In search engine optimization terms, what we hear from these smart speakers is what’s known as “position zero.” It’s the one response given by Alexa, Siri, and their kin to each question. Achieving position zero is the holy grail of SEO and it helps you reach those 60 million smart speakers in people’s homes. In short, you want your brand to be read aloud in response to a voice search related to the market you serve.
Ad hoc voice searches and their subsequent answers is the easiest way to incorporate smart speakers into your brand’s audio content strategy. Let’s call that “level one.” If you achieve this, then you have permission to proceed to “level two.”
Level two goes beyond voice searches and into daily or weekly updates on an Amazon Alexa, more commonly known as Flash Briefings. Enabled through the Alexa Skills store, these regular alerts offer subscribers a one-to-two-minute update from your brand. Market research firm Futuresource reports that 32% of users are asking for news updates from their assistants, meaning there are millions of people asking for updates from their smart speaker on a daily or weekly basis.
While lifestyle brands and news outlets are best positioned to capitalize on this opportunity, any consumer brand could create a Flash Briefing. Popular formats for these briefings include a thought of the day or daily tips on any given subject. If there’s a topic that you’d like to be seen as an expert on, then you can likely turn that into a Flash Briefing. In doing so, you’ll be embedding your brand into the morning routine of thousands, if not millions of listeners, gaining the mindshare in the waking moments of your listeners’ days.

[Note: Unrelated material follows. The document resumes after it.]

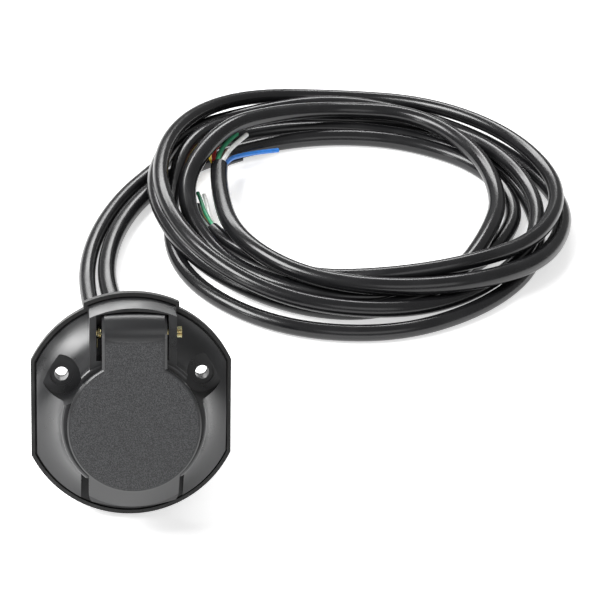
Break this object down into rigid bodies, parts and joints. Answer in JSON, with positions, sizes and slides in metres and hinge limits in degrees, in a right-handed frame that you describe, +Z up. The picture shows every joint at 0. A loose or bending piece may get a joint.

With so much content out there, it can be difficult to gain ground for your brand. A well planned audio content strategy is a rare opportunity to shape the way your brand is heard and to influence the way your brand is perceived. Whether you’re starting small with on-hold messaging or going all-in with daily Flash Briefings, defining your brand voice and using it in ways that remain true to your brand is the key to tapping into this ever-growing world of audio technology.